Workers are going door-to-door, often targeting senior citizens, and asking to see residents’ energy bills. Then, without the residents’ consent, the workers switch them from National Grid to a new service provider.
“They’re taking your account info and they’re switching you to their services,” McClure explained.
There is nothing illegal about rival companies soliciting residents.
“We [National Grid] just transport the gas,” McClure said. “Other organizations are allowed to supply the gas.”
However, the methods being used are illegal, McClure said.
“They have a right to sell but not in the manner in which is being done,” she told residents. “You have the right to choose the company you want but we’re asking you to look at what is going on and to read the fine print.”
Community Board 13 member Todd Dobrin said two women posing as National Grid workers recently knocked on his door and asked to see his energy bill. The women refused to show identification when asked.

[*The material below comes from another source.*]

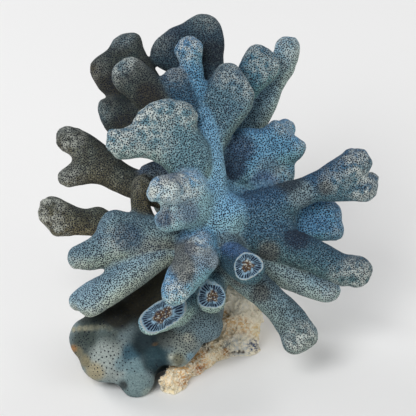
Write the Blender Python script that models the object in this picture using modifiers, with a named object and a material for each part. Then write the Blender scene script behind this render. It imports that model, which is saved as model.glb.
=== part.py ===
"""A blue ridge coral: a branching colony that grows from an encrusting base on a piece of reef rock.

Run it with  blender --background --python part.py  or from Blender's text editor.

The colony is described face-on, in its own frame and in millimetres: across (to the right), front (out
of the face) and up (along its growth). It then leans back by LEAN, is cut flat underneath, and stands on
the cut. Each main limb is its own solid. A limb ends a hair's breadth from what it grows out of.
"""

import math

import bmesh
import bpy
from mathutils import Matrix, Vector

MM = 0.001

# Driving dimensions, in millimetres unless a name says otherwise.
LEAN = math.radians(30)  # how far the colony leans back from upright
CUT_BELOW = 76.5  # from the colony's origin straight down to the flat cut
KERF = 1.0  # the gap between a limb and what it grows out of
GRAIN = 1.5  # the size of the cells in which the lumps of a limb are melted together
SOFTEN = 9  # rounds of smoothing that round off its edges and fill its crotches
FINE_GRAIN = 1.0  # the cells of its skin once its root is cut
FINE_SOFTEN = 3  # rounds of smoothing of the cut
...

Sometimes, the workers claim to be National Grid employees. Other times, they say they work for the Brooklyn Union Gas Company, which no longer exists.
“There’s a van going around calling itself Brooklyn Union Maintenance,” McClure said. “They’ve been breaking things [in homes] that will cause you to get them fixed.”
“If you see a truck that says Brooklyn Union, please call the police,” she continued.
McClure asked locals to be cautious if someone comes to their home and inquires about energy bills.
“National Grid does not do door-to-door solicitations,” she said.
National Grid workers would only visit homes to “turn off service or to address some kind of gas service. Any other reason, they are not National Grid,” McClure said.
Also, official National Grid employees will always carry ID, she noted.